Fünf Rindviecher in weitem Feld, eine Mühle am Horizont: Mit wenigen kräftigen Strichen hielt Emil Nolde „Ruhende Kühe“fest, 1926 in einer Farblithografie.
Sie sorgt derzeit für einen der, subjektiv empfundenen, Höhepunkte im Kunsthaus Meyenburg. Doch ihrem Schöpfer wird auch Kontra gegeben. An einer Wand liest man die Lästerei des Zeitgenossen George Grosz, der zufolge man gelegentlich unartigen Kindern drohte: „Du, ich sag’s dem Nolde, der holt dich sofort ab und schmiert dich auf die Leinwand!“
Ein paar Räume weiter, wir sind zur Klassischen Moderne gewandert und haben Joan Mirós zeichenhaft abstrakte „Eidechse mit den Goldfedern“passiert, treffen wir auf Picassos Lebensfrauen: Francoise wird auf der Lithografie von 1946 durch verdichtete abstrakte Formen konkret, das kubistische Porträt Jaquelines entstand zehn Jahre später. Dazu ätzt Max Ernst von der Wand: „Picasso, gegen den kann doch niemand ankommen, der ist doch das Genie.“
Launen des Genies Max Ernst sind im Wortsinn eine Etage tiefer zu bewundern, wo sein kleines großartiges Gemälde „Où naissent les caprices“als einziges etwas aus der chronologischen Hängung tanzt. Denn sein abstrakter Lichtdom in Blau von 1958 lehnt als einziges auch in einer Vitrine, aus Sicherheitsgründen.
Da befinden wir uns gerade auf abstrakt expressionistischen Pfaden Nordamerikas, wie sie auch Ernst inspirierte und wie sie hier unter anderem Sam Francis repräsentiert. Und dann kommt uns der wilde bis aggressive Stil Walter Stöhrers entgegen, von dem es hieß, ihm sei abstrakter Expressionismus zu lyrisch. So durchschreiten wir im Kunsthaus also zum einen mehr als 150 Jahre Kunstgeschichte, von Georg Gmelins Ölbild „Fischerszene im Golf von Sorrent“(1839) bis zu Michael Fischer-Arts buntem „Rocket Man“(2016). Wir bewegen uns dabei im Kern durchs 20. Jahrhundert, das Kunsthauschefin Susanne Hinsching als das spannendste überhaupt beschreibt: „So viele neue Kunststile auf einmal gab’s nie zuvor und wird es auch nie wieder geben.“
Diese tatsächlich auf Spannungen gründende enorme Vielfalt erzählt uns zum anderen aber auch etwas über eine Dialektik der Kunst – über Bewegung und Gegenbewegung, über Anregung und Abgrenzung – vor der wir heute fasziniert und zugleich etwas fassungslos stehen.

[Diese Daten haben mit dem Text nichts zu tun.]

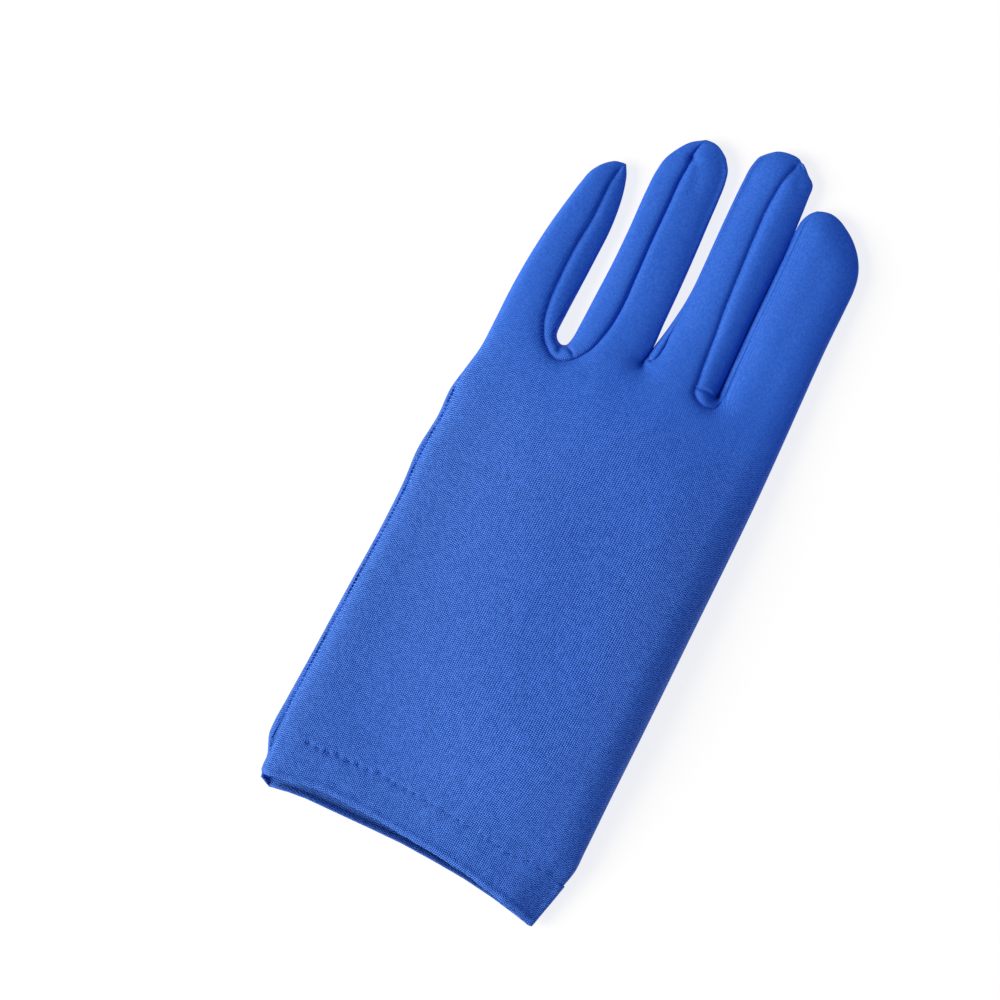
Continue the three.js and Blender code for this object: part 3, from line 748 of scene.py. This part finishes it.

Denn in einem Zeitalter, das wenig Neues unter der Sonne hervorzubringen scheint, funktioniert jeder dieser Kunststile, der eine Haltung verkörpert, vor unserem Auge glei- chermaßen. Sie haben sozusagen irgendwie alle recht. Anything goes.
Alle, das meint in diesem Fall 70 Gemälde und Grafiken (sowie ein Objekt) von 42 Künstlern. Dass sie hier unter dem Titel „Aus dem Verborgenen an die Öffentlichkeit“versammelt sind, verweist auf ihre gemeinsame Herkunft. Sie stammen aus einer über 2000 Werke umfassenden und ein wenig willkürlich zu- sammengetragenen Kunstsammlung eines Versicherungskonzerns: der Talanx und der darin aufgegangenen Gerling-Gruppe (HDI).
Von einer ungeordneten Präsentation in Leuna abgesehen, wird die Sammlung in Nordhausen erstmals öffentlich. Eine Kölner Kunsthistorikerin, die sie betreut, wählte dafür 90 Werke aus, zu denen sich Susanne Hinsching eine Konzeption einfallen ließ: eine Zusammenstellung nach kunstgeschichtlichen Epochen, die Vergleiche ermöglicht.
So können nun sehr bekannte Künstler mit zum Teil weniger bekannten Bildern zu schönen Entdeckungen nach Nordhausen locken: in eine den Werten nach sehr teure Ausstellung, die das Kunsthaus jedoch nichts kostet. Allein schon die Versicherungssumme hätte man sich gar nicht leisten können. Doch tritt der Sammler auch als Sponsor auf.
Den Klassiker der Gegenüberstellung, wie er zuletzt in Berlin und auch in Nordhausen bereits ausführlich zu erleben war, finden wir gleich zu Beginn: Ein expressionistisch kantiges München-Bild von Raoul Dufys (1909) trifft auf eine flirrend impressionistische Abendszene mit Lichtspiegelungen aus Berlin, Lesser Urys „Die nasse Straße“, ungefähr zur gleichen Zeit entstanden.
Dialektik der Kunst: Anregung und Abgrenzung
Lauter Zirkusmotive großer Künstler folgen im Herbst
Wir erinnern uns, dass Bauhäusler alles andere als einen einheitlichen Stil pflegten, wenn wir Paul Klees filigrane Federzeichnung „Porto Ferraio“und Oskar Schlemmers „Konzentrische Gruppe“in Öl betrachten.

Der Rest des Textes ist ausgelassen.